The first chapter of my next book explores how trauma changes your brain. For the inside scoop, I’ve been interviewing Dr. Andrew Hill, a cognitive neuroscientist who’s studied attention and self-regulation. The Director of Neurocognitive Services at Alternatives Treatment in Beverly Hills, Dr. Hill is a lead scientist for truBrain, a cognitive nutrition company. He’s also a lecturer at UCLA and uses neurofeedback to empower clients in his private practice.
What is neurofeedback (NFB) and its purpose?
NFB is biofeedback (the process of gaining awareness of physiological function) in brain waves. We’re simply pasting electrodes onto your scalp and measuring the different bands—alpha, beta, theta, delta, gamma—that you’re producing moment to moment. The purpose of this is to help you improve self-regulation.
What are the signs that someone would be a good candidate for NFB?
I believe that two-thirds of mental illness is a problem of regulation.
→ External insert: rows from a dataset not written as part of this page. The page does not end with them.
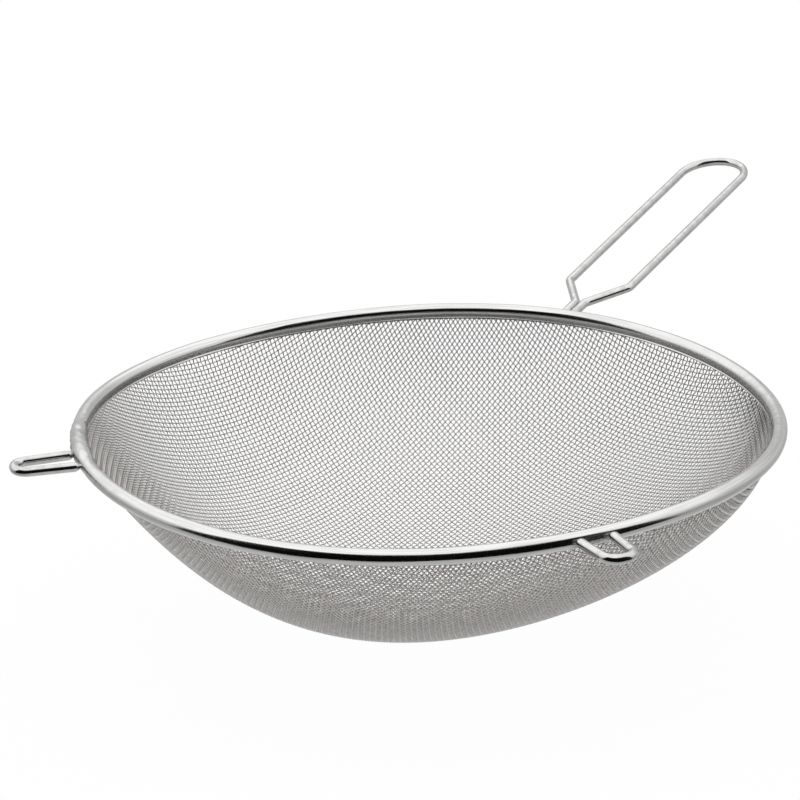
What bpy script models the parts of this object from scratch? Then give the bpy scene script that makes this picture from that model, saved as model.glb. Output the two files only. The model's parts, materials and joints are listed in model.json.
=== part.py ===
"""A round mesh strainer: a bowl of woven wire cloth in a rolled rim, a long wire handle and two rest hooks.

The handle runs out along +X, +Z is up, and the origin is the middle of the flat foot under the bowl.
Each piece is drawn about the middle of its rim, then set down with the rim's middle at RIM_MIDDLE.
"""

import math

import bmesh
import bpy
from mathutils import Matrix, Vector

# Rim: a strip rolled round a hoop wire, with two skirts that clamp the edge of the cloth.
RIM_DIAMETER = 0.260
BEAD_DIAMETER = 0.0049
STRIP_THICKNESS = 0.0004
SKIRT_REACH = 0.0046
SKIRT_FALL = math.radians(45.0)
ROUND_STEPS = 96
BEAD_STEPS = 8

# The rim isn't quite flat: it stands higher on the left hook's side, and waves with three crests.
RIM_TILT = 0.0012
RIM_TILT_TOWARDS = math.radians(126.0)
RIM_WAVE = 0.0011
WAVE_CRESTS = 3
FIRST_CREST = math.radians(4.5)

# Wire stock of the hoop, the handle and the hooks, and the gap left between pieces that touch.
WIRE_DIAMETER = 0.0035
SEAT_GAP = 0.0003
HOOP_STEPS = 8
WIRE_BEVEL = 4

# Cloth: as thick as two crossed wires, drawn down to a bowl that hangs a little to one side.
CLOTH_THICKNESS = 0.0009
BOWL_DEPTH = 0.0761
WALL_FALL = math.radians(66.0)
WALL_PULL = 0.0415
FLOOR_PULL = 0.0497
FOOT_CUT = 0.0005
BOWL_STEPS = 13
LEAN_TOWARDS = math.radians(-63.7)
LEAN_SLOPE = 0.0183
LEAN_BEND = -0.0425
LEAN_TWIST = 0.0115

# Openings: a square grid laid over the cloth lets through what the fine mesh would, round a closed middle.
OPENINGS_ACROSS = 11
OPENING_SHARE = 0.72
OPENING_TURN = math.radians(43.6)
OPENING_EDGE_GAP = 0.006
OPENING_CUT_HALF = 0.003
OPENING_SIDE_STEPS = 2
LEAST_OPENING = 0.010

# Handle: its two legs leave the rim side by side, open out and close in a rounded end.
HANDLE_RISE = math.radians(5.2)
HANDLE_KNEE = 0.0119
HANDLE_BEND = 0.0324
HANDLE_BEND_HALF = 0.0133
HANDLE_END_START = 0.1638
HANDLE_END_HALF = 0.0141
HANDLE_END_DEPTH = 0.0188
HANDLE_CORNER = 0.0060
HANDLE_END_STEPS = 18
CORNER_STEPS = 5

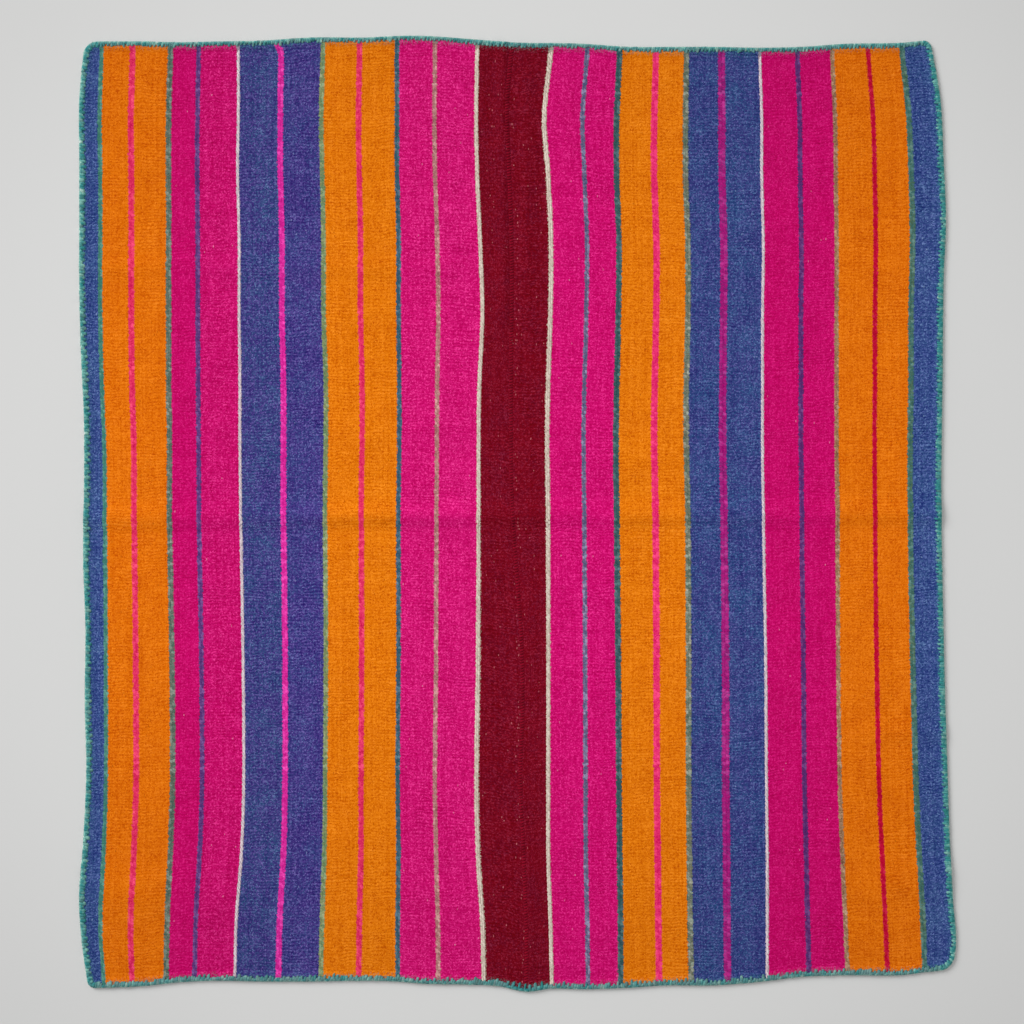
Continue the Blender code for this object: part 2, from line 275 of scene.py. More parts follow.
def sampled(rows, key, value):
    """A quick reader of one column, for whole arrays of places."""
    places = np.arange(-700.0, 701.0, 2.0)
    values = [smooth(rows, key, value, at) for at in places]
    return lambda at: np.interp(at, places, values)


LEFT, SEAM, RIGHT = (sampled(WARP_ROWS, "y", line) for line in ("left", "seam", "right"))
TOP, BOTTOM = (sampled(END_ROWS, "x", end) for end in ("top", "bottom"))
EDGE_OF = {"left": LEFT, "right": RIGHT, "top": TOP, "bottom": BOTTOM}

GuideRow = namedtuple("GuideRow", "y x")
GUIDE_LINES = {
    name: sampled([GuideRow(y, x) for y, x in zip(GUIDE_HEIGHTS, guide.places)], "y", "x")
    for name, guide in GUIDES.items()
}


def ease(t):
    t = np.clip(t, 0.0, 1.0)
    return t * t * (3.0 - 2.0 * t)


def fold_lift(x, y):
    """How high the folds carry the cloth, for arrays of places."""
    height = np.zeros_like(x)
    for fold in FOLDS.values():
        start, end = np.array(fold.start, float), np.array(fold.end, float)
        length = np.hypot(*(end - start))
        along = (end - start) / length
        travelled = (x - start[0]) * along[0] + (y - start[1]) * along[1]
        aside = (x - start[0]) * along[1] - (y - start[1]) * along[0]
        if along[0] <= abs(along[1]):
            aside = -aside
        width = np.where(aside > 0, fold.below, fold.above)
        bump = 0.5 + 0.5 * np.cos(np.pi * np.clip(aside / width, -1.0, 1.0))
        fade = ease(travelled / FOLD_FADE) * ease((length - travelled) / FOLD_FADE)
        height += fold.height * bump * fade
    return height


def crossing(corner):
    """The sharp place of a corner, where its side line meets the top or bottom end."""
    end, side = corner.split("_")
    x = 0.0
    for _ in range(8):
        y = float(EDGE_OF[end](x))
        x = float(EDGE_OF[side](y))
    return np.array((x, y))


def rounded(x, y, side, end):
    """Draws places near one corner in, so that the square corner becomes a round one."""
    radius = CORNER_RADIUS[f"{end}_{side}"]
    inwards = 1 if side == "left" else -1
    upwards = 1 if end == "bottom" else -1
    from_side = (x - EDGE_OF[side](y)) * inwards
    from_end = (y - EDGE_OF[end](x)) * upwards
    near = (from_side < radius) & (from_end < radius)
    a, b = radius - from_side, radius - from_end
    scale = np.maximum(a, b) / np.maximum(np.hypot(a, b), 1e-9)
    moved_x = x + inwards * (a - a * scale)
    moved_y = y + upwards * (b - b * scale)
    return np.where(near, moved_x, x), np.where(near, moved_y, y)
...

Your prefrontal cortex is the seat of executive function in your brain, the part that makes rational, analytical decisions. When it doesn’t function optimally, this causes issues in all kinds of things. In ADHD. In addiction. In Post-Traumatic Stress Disorder. All are an inability to stop your brain from pushing you around. If you’ve got impulsivity and problems focusing or controlling attention or inhibiting behaviors, anxiety, ADHD, major depression, PTSD, OCD, sleep problems, failure of the brain to regulate appropriately—you’re a great candidate for NFB.
How do you approach working with a client?
First, I do a quantitative assessment with the electroencephalogram (EEG) and look at your brain map to see how it differs from the typical. Just seeing your physiology and understanding what’s going on is very empowering. Then, we can train for executive function: The prefrontal cortex does most of its job by being inhibitory. As you train it, the mind becomes calmer and less reactive. We also often do profound relaxation training, where you’re sitting with your eyes closed and listening to gentle sounds and training up the real slow, relaxing brain waves. This training produces a light trance that is a very healing state. By strengthening the executive function and the relaxation state, you can balance your brain and find your mind quieter, less reactive; attention is easier to stabilize, and it’s easier to pay attention for long periods of time. Of course, when you work with attention, sleep tends to get fixed, too, because increased frontal control reduces anxiety.
Explain how NFB helps reduce anxiety.
I would look at the posterior cortex (the back part of the brain) and see if it’s going into a relaxed alpha state or if it’s staying in a high, engaged theta state. I would measure how much alpha is produced. Then, as the alpha fluctuates, I would program the computer to trigger a chime, tone, or moving animation. The brain likes to receive input. So whenever the brain gets this reward, it learns, “I want to make more of that stimulus.” Over time this process trains you to produce more/less or faster/slower of the brain waves you’re training. It’s a process that takes twenty, thirty, even forty sessions, but you can really exercise shifts around the patterns in your brain. The more alpha you train your brain to produce, the less anxiety you feel.
How is NFB helpful in ways that differ from, say, meditation?
Not everyone can get to that state of maintaining a practice of internal control. It’s often hard to get those initial skills established. NFB is noncognitive. I push your brain around gently, shaping it with operant or instrumental conditioning. You tell me, “That felt better, or that felt worse. I slept better. I was less anxious.” As we do more of it, eventually we start giving you additional internal states to access and to practice. It can often be an adjunct for someone who is in therapy, or has a meditation practice. Through training the regulatory elements of your brain, we give you a different set of responses to help better regulate your mind. So the benefits are similar to meditation, but the process offers an alternative to you working hard to control your attention.